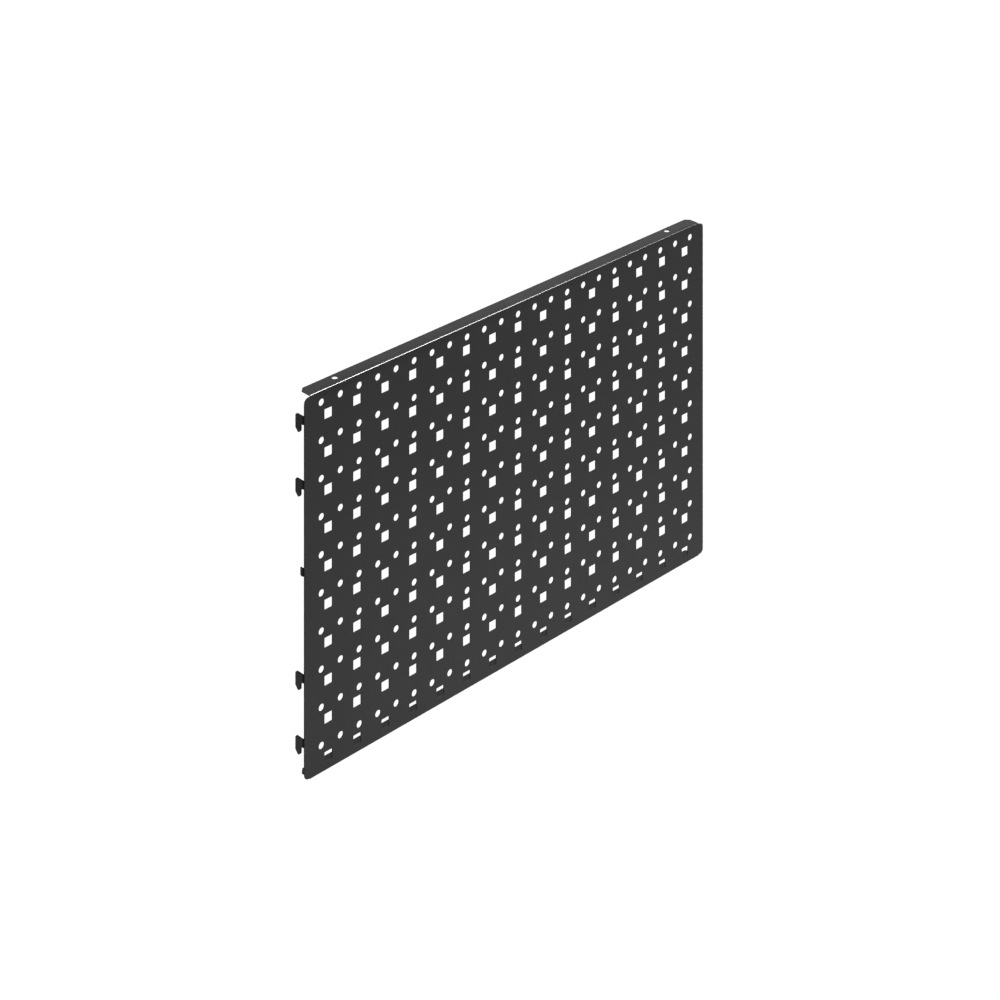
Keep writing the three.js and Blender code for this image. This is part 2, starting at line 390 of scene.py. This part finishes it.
def hook_strip(side):
    """The strip behind one side edge, 1 for right and -1 for left."""
    outer_radius = STRIP + TAB_INNER_RADIUS
    leg_outer = face_high.x - STRIP_INSET
    leg_inner = leg_outer - STRIP_LEG
    flat = strip_high.x - outer_radius - leg_inner
    ear_run = strip_high.y - strip_low.y - outer_radius
    start = Vector((side * leg_inner, strip_low.y, 0))
    fold = Fold(start, AXIS_X * side, AXIS_Y, (flat, ear_run), outer_radius)
    bend_end = flat + outer_radius * math.pi / 2
    bend_end_y = strip_low.y + outer_radius

    def v_of(y):
        return bend_end + y - bend_end_y

    seats = [face_high.z - FIRST_SEAT_DROP - slot * RAIL_SLOT_PITCH for slot in HOOK_SLOTS]
    stop_level = face_high.z - FIRST_SEAT_DROP - STOP_SLOT * RAIL_SLOT_PITCH
    ears = [(level, hook_ear(level, v_of)) for level in seats]
    ears.append((stop_level, stop_ear(stop_level, v_of)))
    corners = [(0, strip_low.z, LEG_CORNER_RADIUS), (STRIP_LEG, strip_low.z, LEG_CORNER_RADIUS)]
    for _, ear in sorted(ears, key=lambda item: item[0]):
        corners.append((STRIP_LEG, ear[0][1], EAR_ROOT_RADIUS))
        corners += ear
        corners.append((STRIP_LEG, ear[-1][1], EAR_ROOT_RADIUS))
    corners += [(STRIP_LEG, strip_high.z, LEG_CORNER_RADIUS), (0, strip_high.z, LEG_CORNER_RADIUS)]
    # Turned so that the first coordinate runs along the fold, as the sheet builder needs.
    sense = fold.across.z
    turned = [(z * sense, v, radius) for v, z, radius in corners]
    outline = rounded_loop(turned[::-1] if sense > 0 else turned)
    names = {1: "right_hook_sheet", -1: "left_hook_sheet"}
    return folded_sheet(names[side], fold, outline, [], STRIP)


# ---------------------------------------------------------------- materials

COAT_COLOURS = ((0.0018, 0.0018, 0.0019), (0.0032, 0.0032, 0.0033))  # darker and lighter clouds
COAT_ROUGHNESS = (0.24, 0.29)
COAT_REFLECTION = 0.5
# Painted shade: the cut edges and hole walls are coloured darker than the coat.
RIM_SHADE_COLOUR = (0.0015, 0.0015, 0.0015)
RIM_ROUGHNESS = 0.55
RIM_REFLECTION = 0.25
CLOUD_SCALE = 18.0  # noise cells to the metre, like the next two
GLOSS_SCALE = 45.0
PEEL_SCALE = 900.0
PEEL_STRENGTH = 0.2
PEEL_DEPTH = 0.00004  # metres
NOISE_RANGE = (0.3, 0.7)  # the part of a noise's range that is spread out
PANEL_INDEX = 1.3  # refractive indices, fitted to the looks
# Painted shade: the hook strips' lower index makes their coat mirror less, so they look darker than
# the panel.
HOOK_SHADE_INDEX = 1.16
FLOOR_HALF = 30.0
FLOOR_DROP = 2.0  # from the panel's bottom
FLOOR_COLOUR = (0.9, 0.9, 0.9, 1.0)


def powder_coat(name, index):
    """Black satin powder coat: a fine orange peel, a faint cloudiness, and cut edges that are
    rougher, mirror less and carry painted shade in a darker colour.

    The refractive index sets how much of the studio it mirrors.
    """
    material = bpy.data.materials.new(name)
    material.use_nodes = True
    nodes, links = material.node_tree.nodes, material.node_tree.links
    shader = nodes["Principled BSDF"]
    shader.inputs["Metallic"].default_value = 0.0
    shader.inputs["IOR"].default_value = index
    place = nodes.new("ShaderNodeTexCoord")

    def noise(scale, detail):
        node = nodes.new("ShaderNodeTexNoise")
        node.inputs["Scale"].default_value = scale
        node.inputs["Detail"].default_value = detail
        links.new(place.outputs["Object"], node.inputs["Vector"])
        return node.outputs["Fac"]

    def spread(value, low, high):
        node = nodes.new("ShaderNodeMapRange")
        node.inputs["From Min"].default_value, node.inputs["From Max"].default_value = NOISE_RANGE
        node.inputs["To Min"].default_value = low
        node.inputs["To Max"].default_value = high
        links.new(value, node.inputs["Value"])
        return node.outputs["Result"]

    def mix(factor, a, b, kind="RGBA"):
        node = nodes.new("ShaderNodeMix")
        node.data_type = kind
        names = {"RGBA": ("Factor_Float", "A_Color", "B_Color", "Result_Color")}
        names["FLOAT"] = ("Factor_Float", "A_Float", "B_Float", "Result_Float")
        sockets = {socket.identifier: socket for socket in [*node.inputs, *node.outputs]}
        factor_socket, a_socket, b_socket, result = (sockets[n] for n in names[kind])
        links.new(factor, factor_socket)
        for socket, value in ((a_socket, a), (b_socket, b)):
            if isinstance(value, bpy.types.NodeSocket):
                links.new(value, socket)
            else:
                socket.default_value = (*value, 1.0) if kind == "RGBA" else value
        return result

    rim = nodes.new("ShaderNodeAttribute")
    rim.attribute_name = "rim"
    on_rim = rim.outputs["Fac"]
    cloud = mix(spread(noise(CLOUD_SCALE, 4.0), 0.0, 1.0), *COAT_COLOURS)
    # Painted shade: the base colour turns to the darker rim colour on the cut edges.
    links.new(mix(on_rim, cloud, RIM_SHADE_COLOUR), shader.inputs["Base Color"])
    gloss = spread(noise(GLOSS_SCALE, 5.0), *COAT_ROUGHNESS)
    links.new(mix(on_rim, gloss, RIM_ROUGHNESS, "FLOAT"), shader.inputs["Roughness"])
    reflection = mix(on_rim, COAT_REFLECTION, RIM_REFLECTION, "FLOAT")
    links.new(reflection, shader.inputs["Specular IOR Level"])

    peel = nodes.new("ShaderNodeBump")
    peel.inputs["Strength"].default_value = PEEL_STRENGTH
    peel.inputs["Distance"].default_value = PEEL_DEPTH
    links.new(noise(PEEL_SCALE, 2.0), peel.inputs["Height"])
    links.new(peel.outputs["Normal"], shader.inputs["Normal"])
    return material


def pale_floor():
    """A plain floor well under the panel."""
    half = FLOOR_HALF
    level = cad_low.z - FLOOR_DROP
    mesh = bpy.data.meshes.new("studio_floor")
    signs = ((-1, -1), (1, -1), (1, 1), (-1, 1))
    corners = [(x * half, y * half, level) for x, y in signs]
    mesh.from_pydata(corners, [], [(0, 1, 2, 3)])
    floor = bpy.data.objects.new("studio_floor", mesh)
    bpy.context.scene.collection.objects.link(floor)
    material = bpy.data.materials.new("studio_floor")
    material.use_nodes = True
    shader = material.node_tree.nodes["Principled BSDF"]
    shader.inputs["Base Color"].default_value = FLOOR_COLOUR
    shader.inputs["Roughness"].default_value = 1.0
    shader.inputs["Specular IOR Level"].default_value = 0.0
    mesh.materials.append(material)


# ---------------------------------------------------------------- camera and light

CAMERA = Vector((-1.9732, -2.0094, 1.4707))  # eye point
HEADING = math.radians(44.1145)  # of the line of sight, from +Y towards +X
FALL = 0.52964  # drop of the central ray for each metre of level distance
SENSOR = 36.0
LENS = 107.25


def set_camera():
    """The view has upright verticals, as from a view camera with its back kept vertical.

    A large lens shift would give that picture but throw every other view off centre, so the
    camera's own axes carry it: its up axis stays vertical while its sight line falls.
    """
    right = Vector((math.cos(HEADING), -math.sin(HEADING), 0))
    sight = Vector((math.sin(HEADING), math.cos(HEADING), -FALL)).normalized()
    axes = Matrix((right, AXIS_Z, -sight)).transposed().to_4x4()
    axes.translation = CAMERA
    data = bpy.data.cameras.new("photo_camera")
    data.sensor_width = SENSOR
    data.lens = LENS
    data.clip_start = 0.05
    data.clip_end = 200.0
    camera = bpy.data.objects.new("photo_camera", data)
    holder = bpy.data.objects.new("camera_holder", None)
    for made in (holder, camera):
        bpy.context.scene.collection.objects.link(made)
    camera.parent = holder
    camera.matrix_parent_inverse = axes
    bpy.context.scene.camera = camera


def softbox(name, place, aim, size, power, spread=180.0):
    """A rectangular lamp. Its grid lets light out over the angle of spread, in degrees."""
    data = bpy.data.lights.new(name, "AREA")
    data.shape = "RECTANGLE"
    data.size, data.size_y = size
    data.energy = power
    data.spread = math.radians(spread)
    light = bpy.data.objects.new(name, data)
    light.location = place
    light.rotation_mode = "QUATERNION"
    light.rotation_quaternion = (Vector(aim) - Vector(place)).to_track_quat("-Z", "Y")
    light.visible_camera = False
    bpy.context.scene.collection.objects.link(light)


# Brightness of the dome at heights from the horizon, 0, to overhead, 1.
DOME = ((0.0, 1.0), (0.16, 0.97), (0.3, 0.58), (0.55, 0.58), (1.0, 2.0))


def set_light():
    """A dome that is bright overhead and at the horizon, a gridded key and a low fill in front."""
    world = bpy.data.worlds.new("studio")
    bpy.context.scene.world = world
    world.use_nodes = True
    nodes, links = world.node_tree.nodes, world.node_tree.links
    direction = nodes.new("ShaderNodeTexCoord")
    split = nodes.new("ShaderNodeSeparateXYZ")
    grade = nodes.new("ShaderNodeValToRGB")
    brightest = max(value for _, value in DOME)
    steps = grade.color_ramp.elements
    while len(steps) < len(DOME):
        steps.new(1.0)
    for step, (height, value) in zip(steps, DOME):
        step.position = height
        step.color = (*[value / brightest] * 3, 1.0)
    nodes["Background"].inputs["Strength"].default_value = brightest
    links.new(direction.outputs["Generated"], split.inputs["Vector"])
    links.new(split.outputs["Z"], grade.inputs["Fac"])
    links.new(grade.outputs["Color"], nodes["Background"].inputs["Color"])
    softbox("key", (1.36, -0.4, 2.38), (0, 0, 0.19), (1.6, 0.6), 66.0, 60.0)
    softbox("low_fill", (1.9, -1.95, -1.9), (0, 0, 0), (1.5, 0.8), 2.0)
    view = bpy.context.scene.view_settings
    view.view_transform = "Standard"
    view.look = "None"
    view.exposure = 0.0
    view.gamma = 1.0


# ---------------------------------------------------------------- assembly

set_camera()
set_light()
pale_floor()
panel_coat = powder_coat("panel_coat", PANEL_INDEX)
# Painted shade: the hooks get a copy of the panel's coat that mirrors less, so they look darker.
hook_shaded_coat = powder_coat("hook_shaded_coat", HOOK_SHADE_INDEX)
pieces = [
    ("face_panel", face_panel(), panel_coat),
    ("left_hook_strip", hook_strip(-1), hook_shaded_coat),
    ("right_hook_strip", hook_strip(1), hook_shaded_coat),
]
for node, piece, coat in pieces:
    piece.data.materials.append(coat)
    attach(piece, "root")
    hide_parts(node)
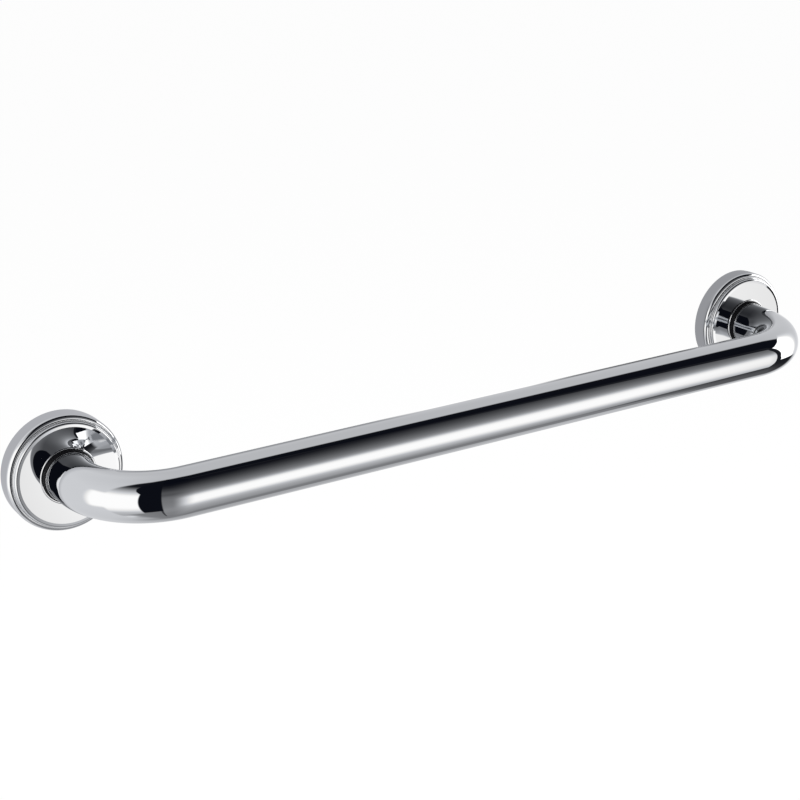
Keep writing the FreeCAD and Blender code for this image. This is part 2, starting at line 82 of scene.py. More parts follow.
def weld(name, patches):
    """One closed mesh from patches of cells: corners that fall on the same step of WELD_STEPS to the
    metre become one vertex, each cell is wound so that it faces the way its normals point, and the
    normals are kept corner by corner."""
    corners = np.concatenate([patch[0] for patch in patches])
    normals = np.concatenate([patch[1] for patch in patches])
    facing = np.cross(corners[:, 2] - corners[:, 0], corners[:, 3] - corners[:, 1])
    wrong = (facing * normals.sum(axis=1)).sum(axis=1) < 0
    corners[wrong] = corners[wrong][:, ::-1]
    normals[wrong] = normals[wrong][:, ::-1]
    keys = np.round(corners.reshape(-1, 3) * WELD_STEPS).astype(np.int64)
    _, first, index = np.unique(keys, axis=0, return_index=True, return_inverse=True)
    vertices = corners.reshape(-1, 3)[first]
    faces = index.reshape(-1, 4)
    mesh = bpy.data.meshes.new(name)
    mesh.from_pydata(vertices.tolist(), [], faces.tolist())
    mesh.polygons.foreach_set("use_smooth", np.ones(len(faces), bool))
    lengths = np.linalg.norm(normals, axis=2, keepdims=True)
    mesh.normals_split_custom_set((normals / lengths).reshape(-1, 3).tolist())
    mesh.update()
    piece = bpy.data.objects.new(name, mesh)
    bpy.context.scene.collection.objects.link(piece)
    return piece


def tube_route(bend_steps):
    """Centre line of the tube: up one leg, a quarter circle, the grip, a quarter circle and down the
    other leg. Gives the points and, for each, the level direction to the outside of the bends."""
    turn = np.linspace(0, math.pi / 2, bend_steps)
    zero = np.zeros(bend_steps)
    outside = np.stack([np.cos(turn), -np.sin(turn), zero], axis=1)
    middle = np.array([LEG_SPACING / 2 - BEND_RADIUS, BEND_RADIUS - STANDOFF, 0])
    bend = middle + BEND_RADIUS * outside
    leg = np.array([[LEG_SPACING / 2, -TUBE_END, 0], [LEG_SPACING / 2, -LEG_ROW, 0]])
    half = np.concatenate([leg, bend])
    out = np.concatenate([np.tile([1.0, 0, 0], (2, 1)), outside])
    flip = np.array([-1.0, 1, 1])
    points = np.concatenate([half, half[::-1] * flip])
    return points, np.concatenate([out, out[::-1] * flip])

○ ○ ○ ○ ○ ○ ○

- [WORK TO DO] Using the material above, quote the first line and each line after it, stopping at and including the line that holds "return bend_end + y - bend_end_y".

- [COMPLETED TASK]
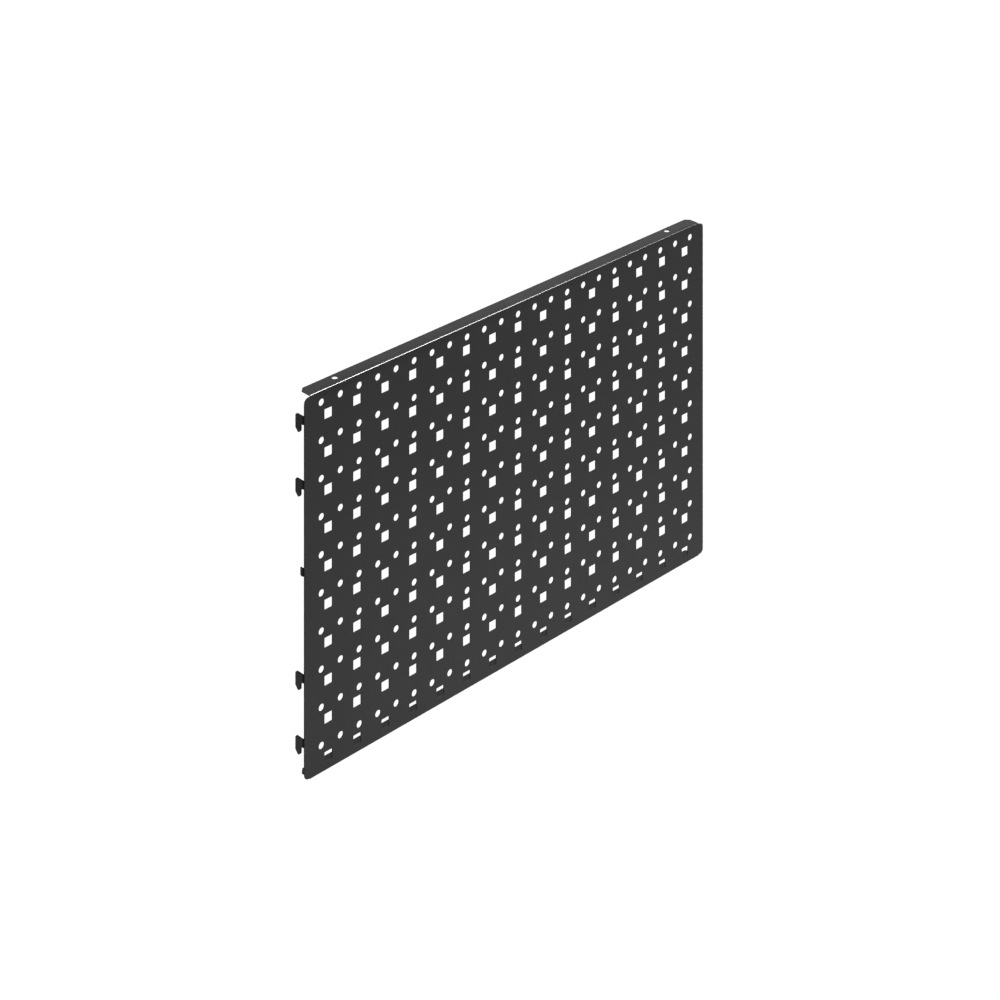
Keep writing the three.js and Blender code for this image. This is part 2, starting at line 390 of scene.py. This part finishes it.
def hook_strip(side):
    """The strip behind one side edge, 1 for right and -1 for left."""
    outer_radius = STRIP + TAB_INNER_RADIUS
    leg_outer = face_high.x - STRIP_INSET
    leg_inner = leg_outer - STRIP_LEG
    flat = strip_high.x - outer_radius - leg_inner
    ear_run = strip_high.y - strip_low.y - outer_radius
    start = Vector((side * leg_inner, strip_low.y, 0))
    fold = Fold(start, AXIS_X * side, AXIS_Y, (flat, ear_run), outer_radius)
    bend_end = flat + outer_radius * math.pi / 2
    bend_end_y = strip_low.y + outer_radius

    def v_of(y):
        return bend_end + y - bend_end_y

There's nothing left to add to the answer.